Après avoir exprimé son opposition au projet suivant courrier du 29 janvier 2004 adressé aux administrations communales de Goesdorf et de Heiderscheid dans le cadre de l’enquête commodo et incommodo, l’association sans but lucratif F. …, ci-après désignée par « l’association F. », fit introduire en date du 6 août 2004 un recours contentieux tendant à la réformation, sinon à l’annulation de l’arrêté ministériel précité du 22 juin 2004 lui notifié le 29 juin 2004 par l’entremise de l’administration communale de Goesdorf.
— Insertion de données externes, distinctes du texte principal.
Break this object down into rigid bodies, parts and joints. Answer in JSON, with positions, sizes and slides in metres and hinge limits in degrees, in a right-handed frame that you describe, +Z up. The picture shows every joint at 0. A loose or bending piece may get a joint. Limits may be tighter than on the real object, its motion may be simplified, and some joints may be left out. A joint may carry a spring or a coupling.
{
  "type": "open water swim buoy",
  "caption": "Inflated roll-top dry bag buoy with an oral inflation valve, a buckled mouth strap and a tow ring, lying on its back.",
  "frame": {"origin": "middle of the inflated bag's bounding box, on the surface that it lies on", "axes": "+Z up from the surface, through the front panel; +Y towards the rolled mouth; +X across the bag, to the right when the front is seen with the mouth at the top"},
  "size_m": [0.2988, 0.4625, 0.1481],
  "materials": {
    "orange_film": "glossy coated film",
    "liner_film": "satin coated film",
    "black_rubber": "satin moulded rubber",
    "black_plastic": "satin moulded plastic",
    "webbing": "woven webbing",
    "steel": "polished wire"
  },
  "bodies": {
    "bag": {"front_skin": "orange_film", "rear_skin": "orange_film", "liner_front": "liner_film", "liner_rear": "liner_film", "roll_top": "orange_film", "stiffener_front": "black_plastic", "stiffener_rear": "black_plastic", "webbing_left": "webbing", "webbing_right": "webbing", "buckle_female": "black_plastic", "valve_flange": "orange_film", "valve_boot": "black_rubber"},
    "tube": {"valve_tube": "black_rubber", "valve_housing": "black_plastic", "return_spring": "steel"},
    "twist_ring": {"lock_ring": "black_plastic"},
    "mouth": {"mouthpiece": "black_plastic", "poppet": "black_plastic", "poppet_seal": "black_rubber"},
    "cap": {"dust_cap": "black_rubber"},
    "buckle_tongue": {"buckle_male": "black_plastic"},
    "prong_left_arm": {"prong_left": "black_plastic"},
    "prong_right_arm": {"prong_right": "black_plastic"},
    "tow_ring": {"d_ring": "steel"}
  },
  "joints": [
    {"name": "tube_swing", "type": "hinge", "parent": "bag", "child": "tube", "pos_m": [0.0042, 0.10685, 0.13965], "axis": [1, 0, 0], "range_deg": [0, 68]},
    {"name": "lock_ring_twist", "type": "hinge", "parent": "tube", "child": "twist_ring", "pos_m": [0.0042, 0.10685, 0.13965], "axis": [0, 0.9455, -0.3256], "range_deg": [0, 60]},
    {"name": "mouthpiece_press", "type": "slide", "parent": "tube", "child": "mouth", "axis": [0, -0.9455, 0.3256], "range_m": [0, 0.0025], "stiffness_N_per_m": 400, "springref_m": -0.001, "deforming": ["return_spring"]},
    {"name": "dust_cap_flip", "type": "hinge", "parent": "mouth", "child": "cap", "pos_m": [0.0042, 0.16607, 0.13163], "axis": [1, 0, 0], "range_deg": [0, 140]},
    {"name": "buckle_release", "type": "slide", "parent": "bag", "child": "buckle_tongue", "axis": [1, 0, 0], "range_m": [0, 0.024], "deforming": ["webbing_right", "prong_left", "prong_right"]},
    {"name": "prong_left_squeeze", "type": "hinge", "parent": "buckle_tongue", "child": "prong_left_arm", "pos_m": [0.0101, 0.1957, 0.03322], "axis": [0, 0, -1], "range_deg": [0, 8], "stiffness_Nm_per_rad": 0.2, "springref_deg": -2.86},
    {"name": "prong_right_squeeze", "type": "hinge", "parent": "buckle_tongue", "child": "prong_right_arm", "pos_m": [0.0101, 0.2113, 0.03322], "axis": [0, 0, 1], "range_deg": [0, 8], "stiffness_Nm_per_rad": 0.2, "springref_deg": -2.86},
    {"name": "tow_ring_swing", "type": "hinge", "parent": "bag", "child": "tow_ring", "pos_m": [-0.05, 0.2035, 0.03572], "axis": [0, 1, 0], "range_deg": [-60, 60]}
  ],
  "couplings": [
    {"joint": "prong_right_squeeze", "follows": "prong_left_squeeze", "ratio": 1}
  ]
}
Suivant requête déposée le même jour, l’association F. sollicita l’effet suspensif de ce recours contentieux, demande qui fut cependant déclarée sans objet par ordonnance du 13 août 2004 au motif essentiellement qu’à défaut de permis de construire la construction de la station d’épuration ne pouvait pas être légalement entamée.

Il résulte d’un avis publié dans l’édition du quotidien « Luxemburger Wort » du 17 juillet 2004 que le ministre de l’Environnement, sous la signature du Secrétaire d’Etat, avait conféré le 20 septembre 2000 l’autorisation requise suivant la loi modifiée du 11 août 1982 concernant la protection de la nature et des ressources naturelles, pour la construction de la station d’épuration susvisée. L’association F. introduisit le 15 octobre 2004 un recours contentieux à l’encontre de cette autorisation ministérielle. Il découle encore des éléments du dossier que cette autorisation a été prolongée suivant courriers du ministre de l’Environnement du 10 septembre 2002 et 30 juillet 2004.

Par courrier du 5 octobre 2004, l’administration de l’Environnement recommanda aux administrations communales de Heiderscheid et de Goesdorf de procéder à une nouvelle enquête publique telle que prévue par la loi modifiée du 10 juin 1999 relative aux établissements classés et ce au regard de certains moyens, ayant trait notamment au caractère incomplet du dossier de l’enquête publique, exposés dans le cadre du recours contentieux susvisé déposé le 6 août 2004.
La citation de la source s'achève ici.